Prophecy, in fact, has two fundamental tendencies: the vertical that directs men to to God (as happens in Elijah, Hosea, Jeremiah), and the horizontal that directs men to each other, to be brotherly among themselves (like Isaiah, Micah and Amos, the latter definable as the first communist in history: if communism had not been atheistic and had not opposed religion, how different the history of the world would have been!). 

He loved us

Naturally these are not two opposing tendencies because one favors the other and vice versa, but it is still a question of two different underlying intentions: the one that looks at the world because it first looked at God, and the one that looks at God because it first looked at the world.

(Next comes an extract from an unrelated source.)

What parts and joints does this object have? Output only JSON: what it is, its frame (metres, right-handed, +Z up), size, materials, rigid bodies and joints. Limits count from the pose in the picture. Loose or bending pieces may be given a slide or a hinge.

This second tendency is the one that distinguishes Pope Francis’ prophecy: he spoke of God for the love of the world.

Francis invited us to imagine how to evaluate our existence when the end comes.

His last encyclical is from 2024 and is entitled “Dilexit nos”, “He loved us.” Here is a passage: “The best thing is to let questions that matter emerge: who I really am, what I am looking for, what meaning I want my life, my choices or my actions to have, why and for what purpose I am in this world, how I will evaluate my existence when it comes to the end.”

Francis invited us to imagine how to evaluate our existence when the end comes; and now that the end has come for him, I believe that his entire existence can be evaluated as that of a prophet: of a man who, as the Greek etymology attests, “spoke before” and at the same time spoke “in favor of.”

He spoke before God on behalf of the world, and he did so with an approach all his own, unmistakable and unrepeatable, sometimes sweet, sometimes bitter, conciliatory and biting, but always authentically human, Italian-Argentine, and always authentically Christian, coming from the Jesuit order where he was ordained as a young priest. 

His theology was theopathy, and his testimony will always renew within the conscience of every thinking human being that pathos we hold for the Mystery of the world.